Byfords gun shop in Hartselle, Al has saiga 12 ' s for $569.00 just have it shipped to your FFL dealer


----------



## chevelle427 (Feb 6, 2011)

good to here i have on coming in as a trade, and it is tacked out a little.

what drum works with them?


----------



## JD7.62 (Feb 13, 2008)

The best drums seem to be the MD-20 by MD Arms. They had a great sale on them a few months ago.


----------



## TURTLE (May 22, 2008)

*I got a friend selling one with the 50 rd drum , sling , several mags, nice rail mounts and more for much cheaper then Jimmy's. *


----------



## HisName (Nov 29, 2009)




----------



## realstreet (Dec 8, 2008)

Hey guys I want one of these before the atf puts a stop on them. I checked around and can get 4 BNIB saiga 12 at I think is a good price now if I do this who wants one...I only need one so 3 need a home and I can't keep all of them let me know..


----------



## Nathan (Oct 13, 2007)

realstreet said:


> Hey guys I want one of these before the atf puts a stop on them. I checked around and can get 4 BNIB saiga 12 at I think is a good price now if I do this who wants one...I only need one so 3 need a home and I can't keep all of them let me know..


How much?

Nathan


----------



## realstreet (Dec 8, 2008)

Im still working to get the best price i can. I just want to know i have a least 3 other people on board with me.
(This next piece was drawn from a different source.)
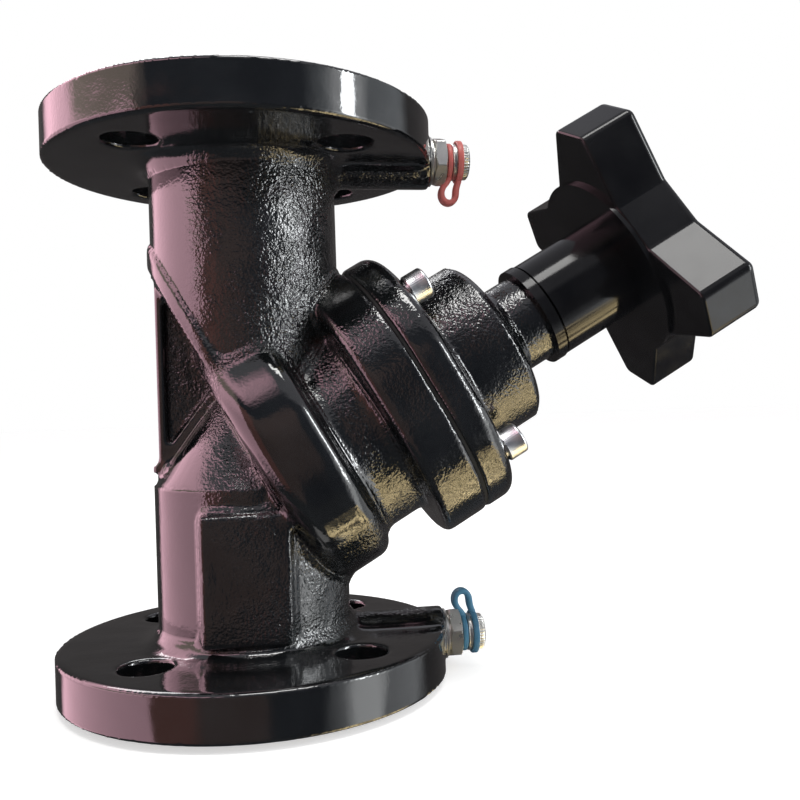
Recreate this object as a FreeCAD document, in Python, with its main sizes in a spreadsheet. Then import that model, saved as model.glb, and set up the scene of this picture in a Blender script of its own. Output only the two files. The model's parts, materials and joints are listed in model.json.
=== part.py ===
import FreeCAD, Part
import math
import os

import Sketcher

# Flanged static balancing valve of the inclined-stem pattern, in millimetres.
# Frame: origin at the centre of the lower flange's gasket face, +Z up the pipe axis,
# the stem leans towards +X and rises away from the pipe. The handwheel end is the high end.
# Stations along the stem are measured from the point where the stem axis meets the pipe axis.

os.makedirs("parts", exist_ok=True)
doc = FreeCAD.newDocument("BalancingValve")
dims = doc.addObject("Spreadsheet::Sheet", "Dims")

# pipe flanges and tubes
FACE_TO_FACE = 208
FLANGE_DIA = 140
FLANGE_RIM = 16
FACE_DIA = 78
FACE_RAISE = 2
BOLT_CIRCLE = 100
LOW_BOLT_HOLE_DIA = 18
TOP_BOLT_HOLE_DIA = 18.4
BORE_DIA = 32
BORE_LAND = 17
FLARE_END = 36
PASSAGE_DIA = 54
LOW_TUBE_DIA = 70
TOP_TUBE_DIA = 68
LOW_ROOF_START = 74
LOW_ROOF_END = 107
LOW_ROOF_DIA = 24
CORE_ROOF_START = 66
CORE_ROOF_END = 96
CORE_ROOF_DIA = 16
TUBE_FILLET = 5
RIM_ROUND = 1.5

# stem direction
STEM_CROSS = 70.5
STEM_TILT = 60

# body round the stem
NOTCH_PLANE = 11
BAND_THICK = 4
BAND_PROUD = 1.2
INLET_PLANE = 4
CHAMBER_FLOOR = 16
DRUM_START = 8
DRUM_END = 34
DRUM_WIDTH = 92
DRUM_BACK = 58
DRUM_ROUND = 8
DRUM_END_ROUND = 6.4
NECK_DIA = 78
BODY_JOINT = 70
BODY_FLANGE_THICK = 17.5
JOINT_LENGTH = 104
JOINT_WIDTH = 92
JOINT_CORNER = 44
JOINT_BACK_ROUND = 3
JOINT_EDGE_ROUND = 0.8
JOINT_FRONT_ROUND = 5
CHAMBER_DIA = 66
SCREW_PITCH = 64
SCREW_SPREAD = 60
SCREW_DIA = 8
SCREW_HEAD_DIA = 11.4
SCREW_HEAD = 7.6
SCREW_DEPTH = 14

# ribs, pad and measuring bosses
WEB_THICK = 6
WEB_LEFT = 32.6
WEB_LOW = 78
WEB_TOP = 150
WEB_RIGHT = 8
BEAD_WIDTH = 14
BEAD_DEPTH = 3.2
BEAD_SINK = 3
ROOF_BEAD_SLOPE = 52.8
ROOF_BEAD_LENGTH = 38
PAD_LEFT = 17
PAD_WIDTH = 30
PAD_LOW = 22
PAD_HEIGHT = 44
PAD_FRONT = 37.5
BOSS_DIA = 21
LOW_POINT_HEIGHT = 12.5
TOP_POINT_HEIGHT = 14
POINT_THREAD_DIA = 13
POINT_THREAD_START = 52
POINT_SEAT = 70.4
POINT_PORT_DIA = 4

# seat ring
SEAT_PRESS_DIA = 36
SEAT_COLLAR_DIA = 42
SEAT_COLLAR = 1.2
SEAT_BORE_DIA = 29
SEAT_LIP = 0.8
SEAT_LIP_INNER = 31
SEAT_LIP_OUTER = 34

# throttle plug
SEAL_GAP = 0.1
SEAL_THICK = 3
SEAL_DIA = 38
SEAL_BORE_DIA = 18
CONE_DIA = 28
CONE_TIP_DIA = 17
CONE_DROP = 10
CONE_STUD_DIA = 10
CONE_STUD = 6.5
CARRIER_DIA = 40.9
CARRIER_LENGTH = 31
CARRIER_FLOOR = 9
THREAD_DIA = 16
THREAD_GAP = 0.1
KEY_WIDTH = 6
KEY_REACH = 23.5
KEY_LENGTH = 8
KEY_DROP = 2

# bonnet
GASKET_THICK = 1
GASKET_INNER = 67
GASKET_INSET = 1
GASKET_SCREW_GAP = 0.4
BONNET_FLANGE_THICK = 12.5
BARREL_DIA = 67
BARREL_LENGTH = 25.3
BARREL_ROUND = 4.5
SHOULDER_DIA = 46
SHOULDER_LENGTH = 4
NECK_TOP_DIA = 35
NECK_LENGTH = 25
SPIGOT_DIA = 65.6
SPIGOT_LENGTH = 9
SKIRT_DIA = 53
SKIRT_LENGTH = 32
GUIDE_DIA = 41
GUIDE_DEPTH = 5
SLOT_WIDTH = 6.3
JOURNAL_DIA = 20
JOURNAL_GAP = 0.1
POCKET_DIA = 26
POCKET_FLOOR = 14

# spindle, bush and rings
SPINDLE_END = 44
COLLAR_DIA = 25
COLLAR_THICK = 4.5
WASHER_THICK = 1.5
WASHER_BORE = 20.4
UPPER_WASHER_BORE = 16.4
WASHER_DIA = 25.6
STEM_DIA = 16
BUSH_SHORT = 4
RING_WIDTH = 2.4
RING_GROOVE_DIA = 16.4
RING_FIRST = 5
RING_SECOND = 11
SQUARE_ACROSS = 12
SQUARE_START = 152
SQUARE_END = 171
NUT_THREAD_DIA = 12
SPINDLE_TOP = 180
LIMIT_BORE_DIA = 6
LIMIT_ROD_DIA = 5
LIMIT_THREAD_START = 150
LIMIT_TOP = 177

# handwheel
SLEEVE_START = 130.5
SLEEVE_DIA = 39.5
SLEEVE_BORE_DIA = 36
SLEEVE_WEB = 150
INDEX_START = 125.5
INDEX_THICK = 4
INDEX_DIA = 40.5
DISC_DIA = 75
DISC_THICK = 1.6
STAR_BACK = 164
STAR_THICK = 23
STAR_REACH = 58.5
STAR_TIP_HALF = 9
STAR_ROOT_REACH = 32.7
STAR_ROOT_HALF = 19.3
STAR_CLOCK = 30
STAR_TIP_ROUND = 3.5
STAR_ROOT_ROUND = 3
STAR_BACK_ROUND = 1
STAR_FRONT_ROUND = 3
RECESS_DIA = 30
NUT_ACROSS = 18
NUT_THICK = 6
CAP_THICK = 3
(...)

Right now shipping and transfer fee is working out to 1000.00 a gun but i'm trying to get better the guy that im dealing with told me he only has a few left and the next order coming in ( If it even makes it ) will be 1500+ a gun :yes:


----------



## JD7.62 (Feb 13, 2008)

$1,000 for a stock S-12?!


----------



## chevelle427 (Feb 6, 2011)

I HAVE WATCHED the price go from $600 to $875+ just in the past 2 months.

if it has any options on it a grand is the start point.

i just made a trade 2 guns for 3+cash and a saiga is in the mix,

didn't need one only wanted one a little but if they get on the ATF hit list they will be as much as a street sweeper is i would guess.


----------



## realstreet (Dec 8, 2008)

chevelle427 said:


> I HAVE WATCHED the price go from $600 to $875+ just in the past 2 months.
> 
> if it has any options on it a grand is the start point.
> 
> ...


If you want to sell it let me know and we can talk price....


----------



## kaferhaus (Oct 8, 2009)

I see new ones on Gun Broker for 6-700 bucks. Personally I have no use for one but that'd be a place to look.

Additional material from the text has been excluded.